◆ WHAT IS NEEDED:
Copy out exactly the lines from the first line of the material below through the line containing "-np.inf, values), first)[face]", and nothing beyond them.

---

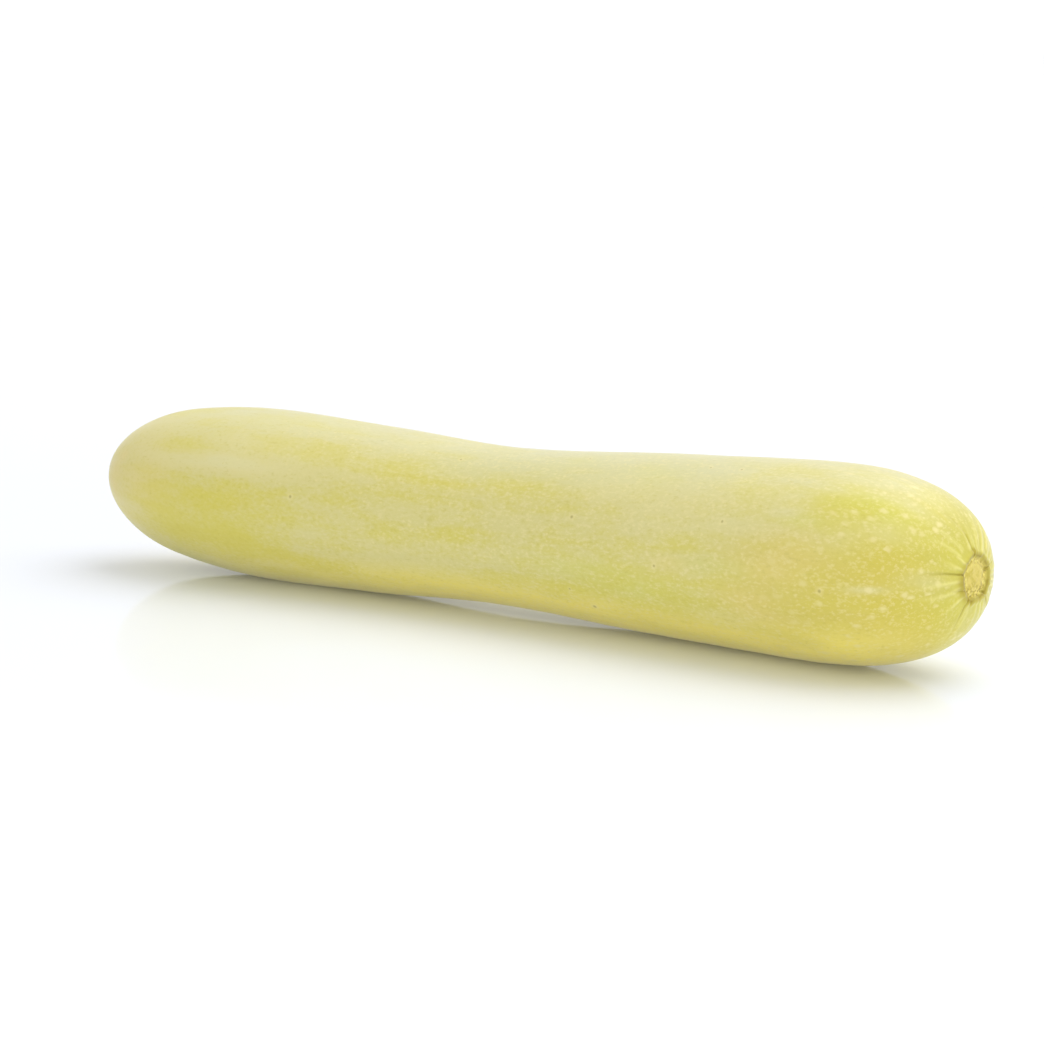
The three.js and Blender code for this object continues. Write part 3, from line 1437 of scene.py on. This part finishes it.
    def _unroll(self, piece: bpy.types.Object, places: SkinPlaces) -> None:
        """Gives the mesh a map of its unrolled skin, whose seam lies underneath.

        Args:
            piece: The straight fruit.
            places: Where its vertices are.
        """
        mesh = piece.data
        vertex = np.empty(len(mesh.loops), dtype=int)
        mesh.loops.foreach_get("vertex_index", vertex)
        first = np.empty(len(mesh.polygons), dtype=int)
        count = np.empty(len(mesh.polygons), dtype=int)
        mesh.polygons.foreach_get("loop_start", first)
        mesh.polygons.foreach_get("loop_total", count)
        face = np.repeat(np.arange(len(first)), count)
        u = 1 - places.from_blossom[vertex] / self.ruler.skin_length
        v = (places.turn[vertex] / (2 * math.pi) + 0.25) % 1
        at_pole = places.radius[vertex] < 1e-3

        def reach(values: np.ndarray) -> tuple[np.ndarray, np.ndarray]:
            """The lowest and the highest value in each corner's face, leaving out the poles."""
            low = np.minimum.reduceat(np.where(at_pole, np.inf, values), first)
            return low[face], np.maximum.reduceat(np.where(at_pole, -np.inf, values), first)[face]

        low, high = reach(v)
        v = np.where((high - low > 0.5) & (v < 0.5), v + 1, v)
        low, high = reach(v)
        v = np.where(at_pole, (low + high) / 2, v)
        margin = 0.01
        layer = mesh.uv_layers.new(name="OFBake")
        spread = margin + (1 - 2 * margin) * np.stack([u, v], axis=-1)
        layer.data.foreach_set("uv", spread.astype(np.float32).ravel())

    def _places(self, piece: bpy.types.Object) -> SkinPlaces:
        """Reads where the straight fruit's vertices lie on the skin.

        Args:
            piece: The straight fruit.

        Returns:
            Their places.
        """
        x, y, z = points_of(piece).T / MM
        radius = np.hypot(y, z)
        from_blossom = self.ruler.from_blossom(x, radius)
        return SkinPlaces(np.arctan2(z, -y), radius, from_blossom, self.ruler.skin_length - from_blossom)

    def _carry(self, piece: bpy.types.Object, places: SkinPlaces) -> None:
        """Gives the mesh the places and scars that its material reads.

        Args:
            piece: The straight fruit.
            places: Where the vertices are.
        """
        points = points_of(piece) / MM
        straight = np.stack([places.from_blossom, points[:, 1], points[:, 2]], axis=-1)
        carried = piece.data.attributes.new("straight", "FLOAT_VECTOR", "POINT")
        carried.data.foreach_set("vector", straight.astype(np.float32).ravel())
        blossom, stem = self.blossom_scar.masks(places), self.stem_scar.masks(places)
        values = {name: blossom[name] + stem[name] for name in blossom}
        values |= {tone.value: value for tone, value in self.tones.paint(places).items()}
        for name, value in values.items():
            carried = piece.data.attributes.new(name, "FLOAT", "POINT")
            carried.data.foreach_set("value", np.clip(value, 0, 1.5).astype(np.float32))

    def _reliefs(self) -> list[Relief]:
        """The passes that shape the skin, in order.

        Returns:
            The passes.
        """
        full = self.form.radii[1]

        def carpels(places: SkinPlaces) -> np.ndarray:
            """The three soft lobes of the section."""
            lobes = 0.5 + 0.5 * np.cos(self.carpels * (places.turn - self.carpel_phase))
            return (places.radius / full) ** 3 * lobes

        def ribs(places: SkinPlaces) -> np.ndarray:
            """Faint lengthwise ribs that run out before the tips."""
            wave = 0.5 + 0.5 * np.cos(self.ribs * (places.turn + self.rib_twist * places.from_blossom))
            return wave * smooth(places.from_blossom, 12, 60) * smooth(places.from_stem, 8, 50)

        def body(places: SkinPlaces) -> np.ndarray:
            """All but the two ends."""
            return smooth(places.from_blossom, 6, 40) * smooth(places.from_stem, 6, 40)

        passes = [
            Relief("carpels", 2 * self.carpel_swell, carpels),
            Relief("ribs", -self.rib_depth, ribs),
            Relief("uneven", self.uneven_height, body, grain=self.uneven_grain),
            Relief("dimples", self.dimple_height, body, grain=self.dimple_grain),
        ]
        return passes + self.blossom_scar.reliefs() + self.stem_scar.reliefs()

    def _bend(self, piece: bpy.types.Object) -> None:
        """Bends the straight fruit along its bowed and sagging middle line.

        Args:
            piece: The straight fruit.
        """
        line = bpy.data.curves.new("middle_line", "CURVE")
        line.dimensions = "3D"
        line.twist_mode = "Z_UP"
        steps = 240
        middle = self.form.middle(np.linspace(0, 1, steps + 1)) * MM
        spline = line.splines.new("POLY")
        spline.points.add(steps)
        spline.points.foreach_set("co", np.column_stack([middle, np.ones(steps + 1)]).ravel())
        guide = bpy.data.objects.new("middle_line", line)
        bpy.context.scene.collection.objects.link(guide)
        apply_modifier(piece, "CURVE", object=guide, deform_axis="POS_X")
        bpy.data.objects.remove(guide)

    def _settle(self, piece: bpy.types.Object) -> None:
        """Moves the fruit over its node's place, and lets it settle flat where it rests.

        Args:
            piece: The bent fruit.
        """
        low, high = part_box(NODE)
        points = points_of(piece)
        middle = (points.min(0) + points.max(0)) / 2
        with editing(piece):
            bpy.ops.mesh.select_all(action="SELECT")
            fit = min(1.0, self.fill * (high.x - low.x) / np.ptp(points[:, 0]))
            bpy.ops.transform.resize(value=(fit, 1, 1), center_override=tuple(middle))
        piece.location = (
            (low.x + high.x) / 2 - middle[0],
            (low.y + high.y) / 2 - middle[1],
            low.z - points[:, 2].min() - self.rest_flat * MM,
        )
        pick(piece)
        bpy.ops.object.transform_apply(location=True, rotation=False, scale=False)
        with editing(piece):
            select_points(piece, lambda points: points[:, 2] < low.z)
            bpy.ops.transform.resize(value=(1, 1, 0), center_override=(0, 0, low.z))


# ---- The studio ----


@dataclass(frozen=True)
class TableFinish:
    """The smooth white table top, which glows a little, as a light table does.

    Attributes:
        white: Its colour.
        roughness: The roughness of its polish.
        ior: The bend of light in its polish.
        glow: How strongly it glows.
        glow_tint: The colour of the glow.
    """

    white: Colour = colour(241, 245, 254)
    roughness: float = 0.08
    ior: float = 1.33
    glow: float = 0.04
    glow_tint: Colour = colour(255, 253, 240)

    def material(self) -> bpy.types.Material:
        """Builds the table top's material.

        Returns:
            The material.
        """
        desk = NodeDesk("white_table")
        inputs = desk.surface.inputs
        inputs["Base Color"].default_value = self.white
        inputs["Roughness"].default_value = self.roughness
        inputs["IOR"].default_value = self.ior
        inputs["Emission Color"].default_value = self.glow_tint
        inputs["Emission Strength"].default_value = self.glow
        return desk.material


@dataclass(frozen=True)
class SoftLight:
    """A softbox that faces the fruit.

    Attributes:
        name: Its name.
        place: Where it stands, in metres.
        size: Its width and height, in metres.
        power: Its power in watts.
    """

    name: str
    place: tuple[float, float, float]
    size: tuple[float, float]
    power: float

    def build(self, target: Vector) -> bpy.types.Object:
        """Hangs the light and turns it to the target.

        Args:
            target: The point it faces.

        Returns:
            The light.
        """
        deselect_all()
        bpy.ops.object.light_add(type="AREA", location=self.place)
        lamp = bpy.context.object
        lamp.name = self.name
        lamp.data.shape = "RECTANGLE"
        lamp.data.size, lamp.data.size_y = self.size
        lamp.data.energy = self.power
        lamp.rotation_euler = (target - Vector(self.place)).to_track_quat("-Z", "Y").to_euler()
        return lamp


@dataclass
class Studio:
    """The white table, the bright room, the softboxes and the camera.

    Attributes:
        aim: The point the camera looks at, in metres.
        distance: How far the camera stands from it.
        azimuth: The camera's turn round the fruit, in degrees: 0 looks along +Y.
        elevation: The camera's height over the horizon, in degrees.
        lens: The lens's focal length, in millimetres.
        sensor: The sensor's width, in millimetres.
        far_end: The farthest that the camera sees, in metres.
        table_half: Half the table's side, in metres.
        room_light: The strength of the room's even light.
        horizon_light: Its strength along the horizon.
        horizon_rise: The heights between which one turns into the other, where straight up is 1.
        lights: The softboxes.
    """

    aim: tuple[float, float, float] = (0.0, 0.0047, 0.0221)
    distance: float = 0.6889
    azimuth: float = 36.41
    elevation: float = 9.85
    lens: float = 96.55
    sensor: float = 36.0
    far_end: float = 50.0
    table_half: float = 20.0
    room_light: float = 0.7
    horizon_light: float = 1.12
    horizon_rise: tuple[float, float] = (0.04, 0.2)
    lights: tuple[SoftLight, ...] = (
        SoftLight("softbox_over", (0.25, 0.4, 1.0), (1.6, 1.0), 10.1),
        SoftLight("softbox_front", (0.9, -0.9, 0.21), (1.2, 0.4), 3.25),
        SoftLight("softbox_side", (0.95, 0.7, 0.3), (0.8, 0.5), 0.6),
    )

    def build(self) -> None:
        """Sets the whole studio up."""
        self._table()
        self._room()
        for light in self.lights:
            light.build(Vector(self.aim))
        self._camera()

    def _table(self) -> None:
        """Lays the table top under the fruit."""
        deselect_all()
        bpy.ops.mesh.primitive_plane_add(size=2 * self.table_half)
        table = bpy.context.object
        table.name = "table_top"
        table.data.materials.append(TableFinish().material())

    def _room(self) -> None:
        """Fills the room with even white light, a little brighter along the horizon."""
        world = bpy.data.worlds.new("white_room")
        world.use_nodes = True
        nodes, links = world.node_tree.nodes, world.node_tree.links
        background = nodes["Background"]
        background.inputs["Color"].default_value = (1, 1, 1, 1)
        facing = nodes.new("ShaderNodeTexCoord")
        height = nodes.new("ShaderNodeSeparateXYZ")
        rise = nodes.new("ShaderNodeMapRange")
        rise.interpolation_type = "SMOOTHSTEP"
        rise.inputs["From Min"].default_value, rise.inputs["From Max"].default_value = self.horizon_rise
        rise.inputs["To Min"].default_value = self.horizon_light
        rise.inputs["To Max"].default_value = self.room_light
        links.new(facing.outputs["Generated"], height.inputs[0])
        links.new(height.outputs["Z"], rise.inputs["Value"])
        links.new(rise.outputs["Result"], background.inputs["Strength"])
        bpy.context.scene.world = world
        bpy.context.scene.view_settings.view_transform = "Standard"

    def _camera(self) -> None:
        """Stands the camera at its place."""
        turn, rise = math.radians(self.azimuth), math.radians(self.elevation)
        back = Vector((math.sin(turn) * math.cos(rise), -math.cos(turn) * math.cos(rise), math.sin(rise)))
        aim = Vector(self.aim)
        deselect_all()
        bpy.ops.object.camera_add(location=aim + back * self.distance)
        camera = bpy.context.object
        camera.rotation_euler = (-back).to_track_quat("-Z", "Y").to_euler()
        camera.data.lens = self.lens
        camera.data.sensor_width = self.sensor
        camera.data.clip_end = self.far_end
        bpy.context.scene.camera = camera


# ---- The whole scene ----


def main() -> None:
    """Builds the fruit and the studio in order."""
    logging.basicConfig(level=logging.INFO, format="%(name)s: %(message)s")
    piece = Cucumber().build()
    LOG.info("%s: %d vertices, %d faces", piece.name, len(piece.data.vertices), len(piece.data.polygons))
    Studio().build()


if __name__ == "__main__":
    main()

---

◆ THE SOLUTION:
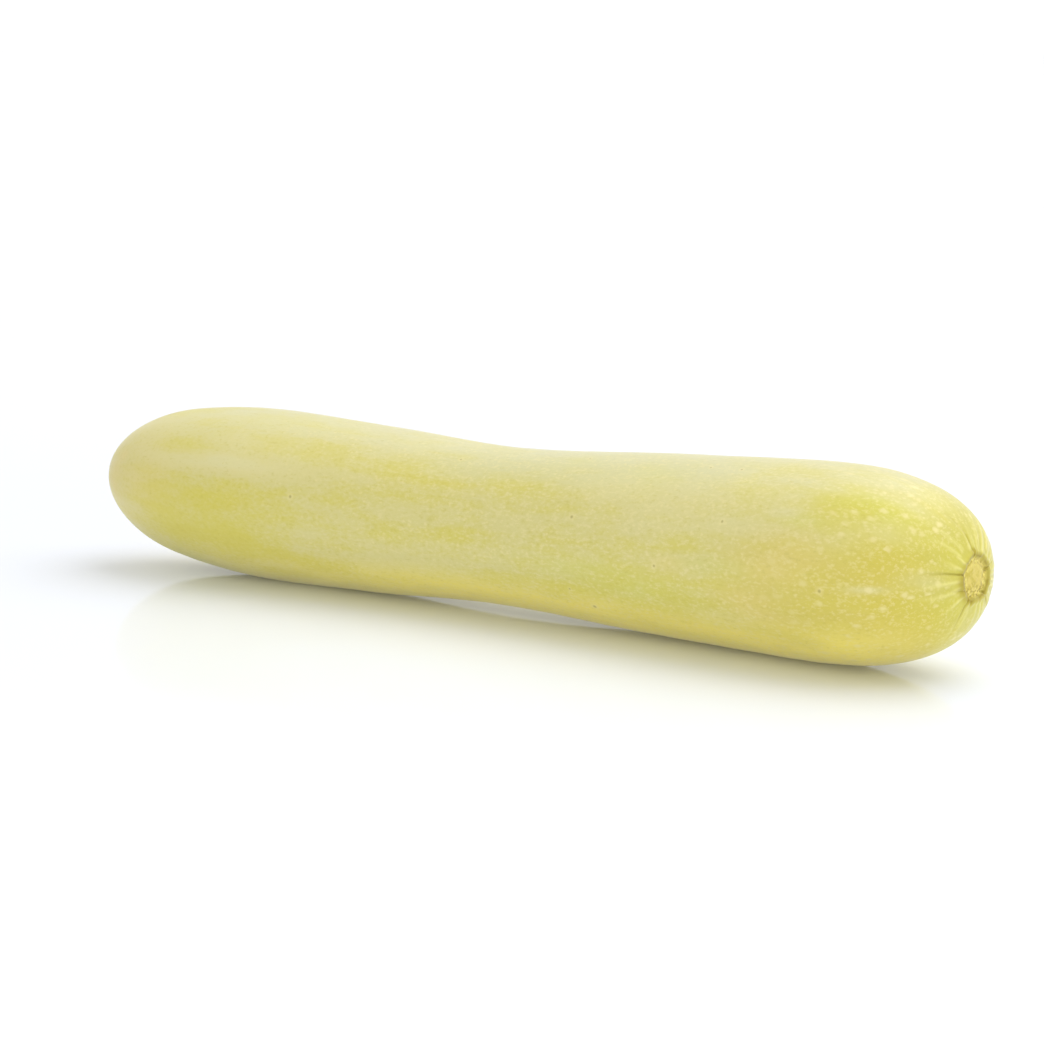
The three.js and Blender code for this object continues. Write part 3, from line 1437 of scene.py on. This part finishes it.
    def _unroll(self, piece: bpy.types.Object, places: SkinPlaces) -> None:
        """Gives the mesh a map of its unrolled skin, whose seam lies underneath.

        Args:
            piece: The straight fruit.
            places: Where its vertices are.
        """
        mesh = piece.data
        vertex = np.empty(len(mesh.loops), dtype=int)
        mesh.loops.foreach_get("vertex_index", vertex)
        first = np.empty(len(mesh.polygons), dtype=int)
        count = np.empty(len(mesh.polygons), dtype=int)
        mesh.polygons.foreach_get("loop_start", first)
        mesh.polygons.foreach_get("loop_total", count)
        face = np.repeat(np.arange(len(first)), count)
        u = 1 - places.from_blossom[vertex] / self.ruler.skin_length
        v = (places.turn[vertex] / (2 * math.pi) + 0.25) % 1
        at_pole = places.radius[vertex] < 1e-3

        def reach(values: np.ndarray) -> tuple[np.ndarray, np.ndarray]:
            """The lowest and the highest value in each corner's face, leaving out the poles."""
            low = np.minimum.reduceat(np.where(at_pole, np.inf, values), first)
            return low[face], np.maximum.reduceat(np.where(at_pole, -np.inf, values), first)[face]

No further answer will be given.